From qualify as you build to correct as you build

The qualify-as-you-build approach integrating sensing and closed-loop process control in AM is being in-tensely studied. However, a correction-based strategy might be needed to transcend process sensing and control. Process control due to inherent delays in the feedback and parameter adjustment loop may be too slow to counteract the faster thermomechanical phenomena that cause defects.

Thus, despite process sensing and control, a build might still be scrapped due to defects. The key idea of this approach, called “correct as you build,” is to correct defects such as porosity by leveraging the intrinsic phenomena of the process to remelt previously deposited layers.

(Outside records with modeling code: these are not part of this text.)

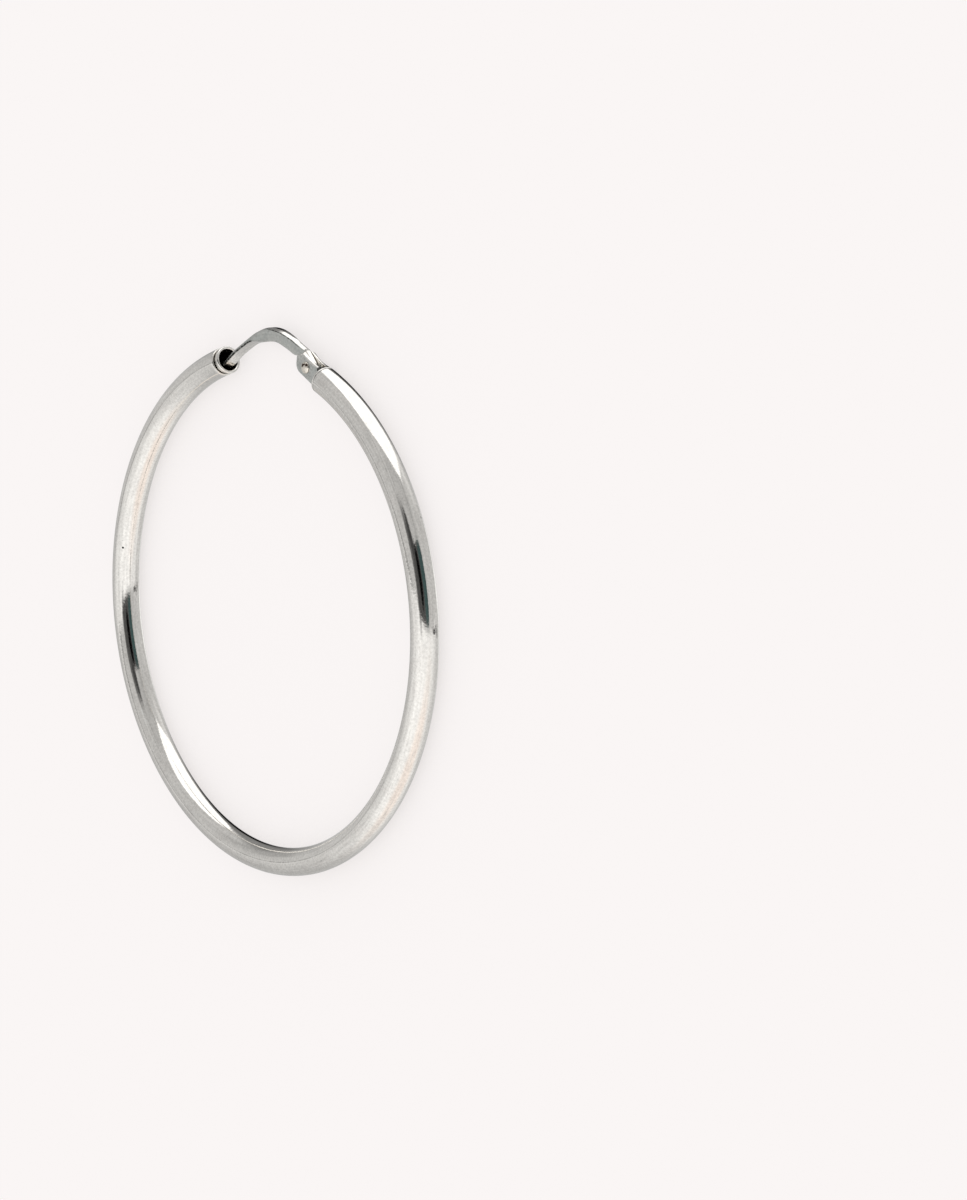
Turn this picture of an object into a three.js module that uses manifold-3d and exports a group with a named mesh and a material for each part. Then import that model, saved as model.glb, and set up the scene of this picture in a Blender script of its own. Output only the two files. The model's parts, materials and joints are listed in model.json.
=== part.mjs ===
// Hinged tube hoop earring, lying on its side. Millimetres, +Z up.
// +Y points at the ear wire, and the tube's underside rests on z = 0. The tube is a bent length of pipe
// with a gap at the +Y side. A flared mouth ring sits in one end of it and a slotted hinge fork in the
// other. The ear wire turns on a rivet in the fork, and its tip drops into the mouth ring.
import * as THREE from 'three';
import { mergeVertices } from 'three/addons/utils/BufferGeometryUtils.js';
import Module from 'manifold-3d';

const wasm = await Module();
wasm.setup();

// Hoop tube
const hoopRadius = 22.5;          // to the middle of the tube
const tubeRadius = 1.25;
const tubeWall = 0.2;
const mouthAngle = 109;           // degrees from +X, where the open end of the tube is
const hingeAngle = 70.5;          // degrees from +X, where the hinge end of the tube is

// Mouth ring, pushed into the open end
const sleeveDepth = 1.2;
const sleeveGap = 0.06;           // between the bore of the tube and what is pushed into it
const ringWall = 0.1;
const lipReach = 0.8;             // how far the lip stands out of the tube
const lipSetback = 0.005;         // how much less the lip's radius is than the tube's
const lipThickness = 0.27;

// Hinge fork, pushed into the other end
const forkReach = 3.45;           // from the tube's end to the nose of the cheeks
const forkStep = 0.17;            // how much less the fork's radius is than the tube's
const forkOffset = 0.13;          // the fork sits this much further out than the tube
const forkTilt = 6;               // degrees that the cheeks lean away from the hoop's centre
const cheekSpread = 1.3;          // over the two cheeks
const slotWidth = 0.62;
const slotDepth = 0.35;           // how far the slot runs back into the tube
const endGap = 0.03;              // between the tube's end face and the fork's and the ring's shoulders
const pivotReach = 1.92;          // rivet, from the tube's end
const pivotRise = 0.3;            // rivet, outwards from the middle of the tube
const noseRise = 0.45;            // tip of the cheeks' nose, outwards from the rivet
const noseSlant = 0.66;           // how far the nose's top corner stands back from its tip
const crestRise = 0.65;           // the nose's top corner, outwards from its tip
const noseLean = 0.1;             // how far the front edge leans back between the tip and the rivet's height
const chinLength = 0.95;          // from the rounded lower corner's start to the nose's tip
const chinDrop = 0.8;             // lower corner's start, inwards from the rivet
const saddleRise = 0.62;          // hollow of the top edge, outwards from the rivet
const saddleReach = 1.15;         // hollow of the top edge, from the tube's end
const rootStep = 0.1;             // how far the top edge starts below the tube's side

// Rivet
const rivetRadius = 0.3;
const rivetHeadRadius = 0.5;
const rivetHeadHeight = 0.22;
const rivetFit = 0.02;            // between the rivet and the cheeks

// Ear wire
const wireWidth = 1.08;           // across the hoop's plane
const wireHeight = 1.25;          // at its deepest, where it is stamped flat
const wireRise = 2.55;            // of its middle line over the line from the rivet to the mouth
const wireEdge = 0.1;             // rounding along its edges
const heelReach = 0.12;           // how far the wire's inner edge runs past the cheeks' nose
const tipHeight = 0.38;
const tipDepth = 0.28;            // how far the tip reaches into the mouth
const tipGap = 0.035;             // between the tip's inner corners and the bore that they drop into
const eyeRadius = 0.68;           // round end of the wire that turns between the cheeks
const tongueGap = 0.04;           // each side of the eye, between the cheeks
const pivotGap = 0.04;            // between the rivet and the hole in the eye
const shoulderGap = 0.09;         // between the wire's shoulder and the cheeks' slanted nose

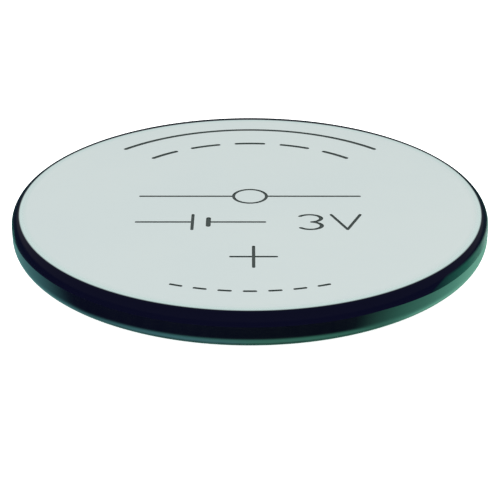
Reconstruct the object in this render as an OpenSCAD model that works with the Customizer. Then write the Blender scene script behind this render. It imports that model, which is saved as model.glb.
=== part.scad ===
// Coin cell: a drawn steel can, closed by a hemmed steel cap that a moulded ring
// seals in it. The positive face is up, and the cell rests on the negative face at
// z = 0. Each piece is one cross-section turned about the Z axis.

/* [Cell] */
// Diameter over the side wall of the can
cell_d = 20; // [16:0.5:24]
// Height between the two terminal faces
cell_h = 1.6; // [1.35:0.05:3.2]

/* [Positive can] */
// Thickness of the can's sheet
can_wall = 0.2; // [0.15:0.01:0.25]
// Outside radius of the corner round the positive face
can_corner = 0.5; // [0.36:0.02:0.6]
// Outside radius of the edge that is rolled in over the seal
crimp_r = 0.58; // [0.46:0.02:0.7]
// Turn of the rolled edge away from the upright wall
crimp_turn = 116; // [95:1:138]
// Height of the rolled edge above the negative face
crimp_lift = 0.08; // [0.05:0.01:0.12]

/* [Negative cap] */
// Thickness of the cap's sheet
cap_wall = 0.2; // [0.15:0.01:0.25]
// Height of the cap's shoulder above the negative face
step_h = 0.42; // [0.34:0.02:0.5]
// Width of the shoulder, from the terminal's side to the upright leg
shoulder_w = 0.8; // [0.6:0.05:1]
// Inside radius of the cap's bends
cap_bend = 0.08; // [0.06:0.01:0.1]
// Slit left between the two layers of the hem
hem_gap = 0.04; // [0.03:0.01:0.06]
// Length of the hem's outer layer below its fold
hem_leg = 0.3; // [0.2:0.02:0.4]

/* [Gasket] */
// Room for the gasket between the hem and the can's side wall
gasket_wall = 0.36; // [0.28:0.02:0.44]
// Room for the gasket between the hem's fold and the can's floor
gasket_foot = 0.22; // [0.16:0.02:0.28]
// Thickness of the gasket's inner lip
lip_t = 0.25; // [0.2:0.01:0.3]
// Height of the inner lip above the can's floor
lip_h = 0.42; // [0.34:0.02:0.5]
// Width of the gasket that shows inside the rolled edge
gasket_show = 0.1; // [0.06:0.01:0.14]

/* [Electrodes] */
// Thickness of the lithium disc
lithium_t = 0.3; // [0.2:0.02:0.4]
// Distance from the edge of the lithium disc to the side of the terminal
lithium_margin = 0.45; // [0.35:0.05:0.6]
// Thickness of the separator
separator_t = 0.12; // [0.08:0.01:0.16]
// Height of the separator's turned-up edge
separator_brim = 0.48; // [0.38:0.02:0.58]
// Thickness of the cathode ring's sheet
ring_wall = 0.15; // [0.1:0.01:0.2]
// Width of the cathode ring's flange on the can's floor
ring_flange = 0.7; // [0.5:0.05:0.9]
// Distance from the ring's free edge to the pellet's free face
ring_setback = 0.18; // [0.12:0.02:0.24]
// Inside radius of the bends in the ring and the separator
inner_bend = 0.04; // [0.03:0.01:0.06]
// Chamfer on the pellet's free edge
pellet_chamfer = 0.08; // [0.04:0.01:0.12]

/* [Fits] */
// Gap kept between neighbours that are pressed or squeezed together
seat_gap = 0.01; // [0.006:0.002:0.014]
// Gap between the separator's edge and the inside of the terminal's side
separator_gap = 0.03; // [0.02:0.01:0.06]
// Gap between the cathode ring and the separator's edge
ring_gap = 0.02; // [0.01:0.01:0.04]

/* [Hidden] */

// Sides of a full circle, and stretches of an arc that a polygon follows
$fn = 128;
arc_steps = 8;

// Can: inside faces, and the centres of its corner and of its rolled edge
cell_r = cell_d / 2;
wall_in_r = cell_r - can_wall;
floor_z = cell_h - can_wall;
corner_c = [cell_r - can_corner, cell_h - can_corner];
crimp_c = [cell_r - crimp_r, crimp_lift + crimp_r];
mouth_r = crimp_c[0] + crimp_r * cos(crimp_turn);

// Cap: the leg stands off the can's wall by the hem and the gasket's room
leg_r = wall_in_r - gasket_wall - cap_wall - hem_gap;
terminal_r = leg_r - shoulder_w;
terminal_in_r = terminal_r - cap_wall;
shoulder_in_z = step_h + cap_wall;
hem_c = [leg_r + hem_gap / 2, floor_z - gasket_foot - cap_wall - hem_gap / 2];

// A bend takes at most this share of the straight stretches that it joins
bend_share = 0.45;
step_bend = min(cap_bend, (step_h - cap_wall) * bend_share);
rim_bend = min(cap_bend, (hem_c[1] - shoulder_in_z) * bend_share);
terminal_c = [terminal_in_r - step_bend, cap_wall + step_bend];
step_c = [terminal_r + step_bend, step_h - step_bend];
rim_c = [leg_r - cap_wall - rim_bend, shoulder_in_z + rim_bend];

// Gasket: inner lip, and the tongue that shows between the rolled edge and the cap
lip_in_r = leg_r - cap_wall - lip_t;
lip_z = floor_z - lip_h;
tongue = [mouth_r - gasket_show, crimp_lift + can_wall];

// Electrodes, stacked from the inside of the terminal up to the can's floor
separator_z = cap_wall + lithium_t;
pellet_z = separator_z + separator_t;
separator_r = terminal_in_r - separator_gap;
separator_c = [separator_r - separator_t - inner_bend, pellet_z + inner_bend];
ring_r = separator_r - separator_t - ring_gap;
ring_c = [ring_r - ring_wall - inner_bend, floor_z - ring_wall - inner_bend];
pellet_r = ring_r - ring_wall - seat_gap;

// Colours
steel = [0.80, 0.85, 0.85];
cap_steel = [0.72, 0.74, 0.75];
ring_steel = [0.60, 0.62, 0.64];
gasket_black = [0.10, 0.11, 0.12];
pellet_black = [0.16, 0.16, 0.17];
fleece_white = [0.93, 0.93, 0.90];
lithium_grey = [0.66, 0.67, 0.70];

// Points along an arc about a centre
function arc(centre, r, from, to) =
    [for (i = [0 : arc_steps])
        let (a = from + (to - from) * i / arc_steps)
        centre + r * [cos(a), sin(a)]];

// Straight stretch of sheet between two opposite corners of its section
module strip(low, high) {
    translate(low)
        square(high - low);
}

// Bent stretch of sheet: a ring sector about a centre, between two angles
module bend(centre, r_in, r_out, from, to) {
    translate(centre)
        intersection() {
            difference() {
                circle(r_out);
                circle(r_in);
            }
            polygon(concat([[0, 0]], arc([0, 0], 2 * r_out, from, to)));
        }
}

// Section of the can, made thicker by grow on both faces and at its edge
module can_section(grow = 0) {
    edge_turn = crimp_turn + grow / crimp_r * 180 / PI;
    strip([0, floor_z - grow], [corner_c[0], cell_h + grow]);
    bend(corner_c, can_corner - can_wall - grow, can_corner + grow, 0, 90);
    strip([wall_in_r - grow, crimp_c[1]], [cell_r + grow, corner_c[1]]);
    bend(crimp_c, crimp_r - can_wall - grow, crimp_r + grow, -edge_turn, 0);
}

// Section of the cap from the terminal out to the hem, made thicker by grow
module cap_section(grow = 0) {
    step_out = step_bend + cap_wall + grow;
    rim_out = rim_bend + cap_wall + grow;
    hem_in = hem_gap / 2 - grow;
    hem_out = hem_gap / 2 + cap_wall + grow;
    strip([0, -grow], [terminal_c[0], cap_wall + grow]);
    bend(terminal_c, step_bend - grow, step_out, -90, 0);
    strip([terminal_in_r - grow, terminal_c[1]], [terminal_r + grow, step_c[1]]);
    bend(step_c, step_bend - grow, step_out, 90, 180);
    strip([step_c[0], step_h - grow], [rim_c[0], shoulder_in_z + grow]);
    bend(rim_c, rim_bend - grow, rim_out, -90, 0);
    strip([leg_r - cap_wall - grow, rim_c[1]], [leg_r + grow, hem_c[1]]);
    bend(hem_c, hem_in, hem_out, 0, 180);
    strip([hem_c[0] + hem_in, hem_c[1] - hem_leg - grow], [hem_c[0] + hem_out, hem_c[1]]);
}

// The slit between the hem's two layers, which nothing fills
module hem_slit() {
    strip([leg_r, hem_c[1] - hem_leg - seat_gap], [leg_r + hem_gap, hem_c[1] + cap_wall / 2]);
}

// Section of the cathode ring, made thicker by grow
module ring_section(grow = 0) {
    bend_out = inner_bend + ring_wall + grow;
    strip([ring_r - ring_wall - grow, pellet_z + ring_setback - grow], [ring_r + grow, ring_c[1]]);
    bend(ring_c, inner_bend - grow, bend_out, 0, 90);
    strip([ring_r - ring_flange - grow, floor_z - ring_wall - grow], [ring_c[0], floor_z + grow]);
}

// Drawn steel can: flat face, side wall and the edge rolled in over the seal
module positive_can() {
    color(steel)
        rotate_extrude()
            can_section();
}

// Drawn steel cap: flat terminal, step, shoulder and hemmed leg
module negative_cap() {
    color(cap_steel)
        rotate_extrude()
            cap_section();
}

// Moulded ring: it fills what the can and the cap's hem leave between them.
// Its outline runs inside their sheets, which are then cut away with a gap.
module sealing_gasket() {
    can_mid = can_wall / 2;
    cap_mid = cap_wall / 2;
    outline = concat(
        arc(corner_c, can_corner - can_mid, 90, 0),
        arc(crimp_c, crimp_r - can_mid, 0, -crimp_turn),
        [tongue, [tongue[0], step_h + cap_mid]],
        arc(rim_c, rim_bend + cap_mid, -90, 0),
        [[leg_r - cap_mid, lip_z], [lip_in_r, lip_z], [lip_in_r, floor_z + can_mid]]
    );
    color(gasket_black)
        rotate_extrude()
            difference() {
                polygon(outline);
                can_section(seat_gap);
                cap_section(seat_gap);
                hem_slit();
            }
}

// Pressed steel ring of L section that carries the pellet on the can's floor
module cathode_ring() {
    color(ring_steel)
        rotate_extrude()
            ring_section();
}

// Pressed tablet with a rebate for the ring
module cathode_pellet() {
    color(pellet_black)
        rotate_extrude()
            difference() {
                polygon([
                    [0, pellet_z],
                    [pellet_r - pellet_chamfer, pellet_z],
                    [pellet_r, pellet_z + pellet_chamfer],
                    [pellet_r, floor_z],
                    [0, floor_z]
                ]);
                ring_section(seat_gap);
            }
}

// Fleece disc between the electrodes, with its edge turned up round the pellet
module separator() {
    color(fleece_white)
        rotate_extrude() {
            strip([0, separator_z], [separator_c[0], pellet_z]);
            bend(separator_c, inner_bend, inner_bend + separator_t, -90, 0);
            strip([separator_r - separator_t, separator_c[1]],
                  [separator_r, separator_z + separator_brim]);
        }
}

// Lithium disc pressed onto the inside of the terminal
module lithium_anode() {
    color(lithium_grey)
        translate([0, 0, cap_wall])
            cylinder(h = lithium_t, r = terminal_in_r - lithium_margin);
}

positive_can();
negative_cap();
sealing_gasket();
cathode_ring();
cathode_pellet();
separator();
lithium_anode();
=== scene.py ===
# Lithium coin cell on a plain pale floor, put together from its negative cap upwards.
# Pieces are drawn in millimetres in the CAD's frame, and finish_piece brings each to metres.
import math

import bmesh
import bpy
from mathutils import Matrix, Vector


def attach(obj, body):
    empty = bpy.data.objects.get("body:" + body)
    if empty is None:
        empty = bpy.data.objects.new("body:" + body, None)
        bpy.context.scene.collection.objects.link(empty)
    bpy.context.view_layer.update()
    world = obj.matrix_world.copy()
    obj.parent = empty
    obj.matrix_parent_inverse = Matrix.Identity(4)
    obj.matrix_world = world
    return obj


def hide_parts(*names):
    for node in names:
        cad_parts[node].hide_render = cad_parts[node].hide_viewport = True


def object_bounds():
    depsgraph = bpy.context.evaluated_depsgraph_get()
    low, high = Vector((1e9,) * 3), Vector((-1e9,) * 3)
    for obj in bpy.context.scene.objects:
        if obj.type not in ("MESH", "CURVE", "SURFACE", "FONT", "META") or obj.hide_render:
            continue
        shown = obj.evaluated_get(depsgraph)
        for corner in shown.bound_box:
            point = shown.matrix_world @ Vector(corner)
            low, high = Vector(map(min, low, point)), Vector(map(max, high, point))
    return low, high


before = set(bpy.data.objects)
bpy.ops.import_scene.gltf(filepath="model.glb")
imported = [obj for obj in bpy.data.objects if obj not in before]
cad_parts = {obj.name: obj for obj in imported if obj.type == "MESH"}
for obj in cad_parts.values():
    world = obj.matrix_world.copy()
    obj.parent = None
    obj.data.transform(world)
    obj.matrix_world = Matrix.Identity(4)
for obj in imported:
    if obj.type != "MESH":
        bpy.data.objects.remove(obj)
cad_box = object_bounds()

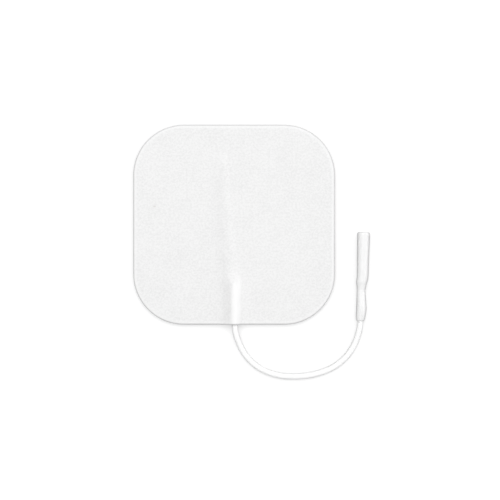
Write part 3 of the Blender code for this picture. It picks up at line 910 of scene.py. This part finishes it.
def make_lead(material):
    """Insulated lead as a curve of one spline, handed back with its length."""
    points = lead_points()
    curve = bpy.data.curves.new("lead", "CURVE")
    curve.dimensions = "3D"
    curve.bevel_depth = LEAD_RADIUS
    curve.bevel_resolution = LEAD_BEVEL_RESOLUTION
    curve.use_fill_caps = True
    spline = curve.splines.new("POLY")
    spline.points.add(len(points) - 1)
    for control, point in zip(spline.points, points):
        control.co = (*point, 1.0)
    spline.use_smooth = True
    curve.materials.append(material)
    piece = bpy.data.objects.new("lead", curve)
    bpy.context.scene.collection.objects.link(piece)
    return piece, travelled_lengths(points)[-1]


def sleeve_outside():
    """Half section of the sleeve's outside, from its mouth to its rear, with both ends rounded."""
    outside = []
    for angle in quarter_turn(ROUNDING_STEPS):
        behind = MOUTH_ROUNDING * (1.0 - math.cos(angle))
        outside.append((behind, MOUTH_RADIUS - MOUTH_ROUNDING * (1.0 - math.sin(angle)), 0.0))
    rear_start = SLEEVE_LENGTH - REAR_ROUNDING_RUN
    curve = smooth_points([Vector(station) for station in SLEEVE_STATIONS])
    for point in spaced_points(curve, SLEEVE_POINT_SPACING):
        if MOUTH_ROUNDING < point.x < rear_start:
            outside.append(tuple(point))
    rear_radius, rear_offset = SLEEVE_STATIONS[-1][1:]
    for angle in quarter_turn(ROUNDING_STEPS):
        behind = rear_start + REAR_ROUNDING_RUN * math.sin(angle)
        outside.append((behind, rear_radius - REAR_ROUNDING * (1.0 - math.cos(angle)), rear_offset))
    return outside


def sleeve_inside():
    """Half section of the sleeve's inside, from its rear to its mouth."""
    bore = [
        (SLEEVE_LENGTH, REAR_BORE_RADIUS),
        (POCKET_END, REAR_BORE_RADIUS),
        (POCKET_END, POCKET_RADIUS),
        (LIP_LENGTH, POCKET_RADIUS),
        (LIP_LENGTH, LIP_RADIUS),
        (LIP_CHAMFER, LIP_RADIUS),
        (0.0, LIP_RADIUS + LIP_CHAMFER),
    ]
    return [(behind, radius, 0.0) for behind, radius in bore]


def make_sleeve(material):
    """Moulded sleeve, turned about the pin's axis with its mouth at the origin, then put in place."""
    shape = bmesh.new()
    rings = []
    for behind, radius, offset in sleeve_outside() + sleeve_inside():
        ring = []
        for step in range(SLEEVE_SIDES):
            angle = 2 * math.pi * step / SLEEVE_SIDES
            across = offset + radius * math.cos(angle)
            ring.append(shape.verts.new((across, -behind, radius * math.sin(angle))))
        rings.append(ring)
    for near, far in zip(rings, rings[1:] + rings[:1]):
        join_loops(shape, near, far)
    mouth = sleeve_rear() + sleeve_direction() * SLEEVE_LENGTH
    turned = Matrix.Rotation(SLEEVE_YAW, 4, "Z") @ Matrix.Rotation(SLEEVE_PITCH, 4, "X")
    bmesh.ops.transform(shape, matrix=Matrix.Translation(mouth) @ turned, verts=shape.verts)
    return mesh_piece("sleeve", shape, material)


def make_floor():
    """Pale floor under the pad."""
    shape = bmesh.new()
    bmesh.ops.create_grid(shape, x_segments=1, y_segments=1, size=FLOOR_SIZE)
    floor = mesh_piece("floor", shape, floor_material())


def area_light(name, place, size, power):
    """Square soft light aimed at the pad, which isn't seen itself."""
    data = bpy.data.lights.new(name, "AREA")
    data.shape = "SQUARE"
    data.size = size
    data.energy = power
    light = bpy.data.objects.new(name, data)
    light.location = place
    light.rotation_euler = (-Vector(place)).to_track_quat("-Z", "Y").to_euler()
    light.visible_camera = False
    bpy.context.scene.collection.objects.link(light)


def make_surround():
    """Even, pale surround, which looks as white as the floor."""
    world = bpy.data.worlds.new("surround")
    world.use_nodes = True
    tree = world.node_tree
    background = tree.nodes["Background"]
    background.inputs["Color"].default_value = grey(1.0)
    seen = new_node(tree, "ShaderNodeLightPath").outputs["Is Camera Ray"]
    strength = blend_range(tree, seen, 0.0, 1.0, SKY_STRENGTH, SKY_SEEN_STRENGTH)
    tree.links.new(strength, background.inputs["Strength"])
    bpy.context.scene.world = world


def make_lights():
    """Big soft light high on the pad's far side, and a wide, gentle key on its right."""
    area_light("overhead", OVERHEAD_PLACE, OVERHEAD_SIZE, OVERHEAD_POWER)
    area_light("key", KEY_PLACE, KEY_SIZE, KEY_POWER)
    make_surround()


def make_camera():
    """Camera straight above, framed as the photograph is."""
    data = bpy.data.cameras.new("camera")
    data.lens = CAMERA_LENS
    data.sensor_width = CAMERA_SENSOR
    camera = bpy.data.objects.new("camera", data)
    across = (FRAME_PIXELS / 2 - PAD_CENTRE_PIXEL[0]) / PIXELS_PER_MM * MM
    along = -(FRAME_PIXELS / 2 - PAD_CENTRE_PIXEL[1]) / PIXELS_PER_MM * MM
    shown = FRAME_PIXELS / PIXELS_PER_MM * MM
    distance = shown * CAMERA_LENS / CAMERA_SENSOR
    camera.location = (across, along, FILM_TOP + COVER_THICKNESS + distance)
    bpy.context.scene.collection.objects.link(camera)
    bpy.context.scene.camera = camera


def dress(name, material):
    """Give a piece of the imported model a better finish."""
    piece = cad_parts[name]
    for place in range(len(piece.material_slots)):
        piece.material_slots[place].material = material


def make_pad():
    """Cover, gel, film and strands."""
    cover = make_cover(cover_material())
    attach(cover, "root")
    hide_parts("backing_fabric")
    gel = make_gel(gel_material())
    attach(gel, "root")
    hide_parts("gel_layer")
    dress("carbon_film", film_material())
    strands = metal_material("strands_tinned", TIN_COLOUR, roughness=0.3)
    dress("conductor_tail", strands)
    dress("conductor_crimped_end", strands)


def make_connector():
    """Sleeve, socket and lead."""
    sleeve = make_sleeve(sleeve_material())
    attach(sleeve, "root")
    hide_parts("connector_sleeve")
    dress("connector_socket", metal_material("socket_plated", NICKEL_COLOUR, roughness=0.22))
    lead, lead_length = make_lead(lead_material())
    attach(lead, "root")
    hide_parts("lead_wire")


bpy.context.scene.view_settings.view_transform = "Standard"
make_camera()
make_connector()
make_pad()
make_floor()
make_lights()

For instance, once lack of fusion porosity is detected in a layer by sensors built into the machine, the subsequent layers can be deposited at a higher energy density, leading to melting of unfused particles. For defects such as cracking and pinhole porosity not liable to be corrected by remelting, a hybrid additive-subtractive approach can be used.

The recently acquired hybrid metal AM systems acquired by University of Nebraska-Lincoln (Matsuura Avance 25 and Optomec Hybrid system) have an integral subtractive machining head, which can be used to remove a defect afflicted layer. Through this hybrid AM approach it is possible to envision a correct-as-you-build paradigm beyond qualify as you build to ensure defect-free parts.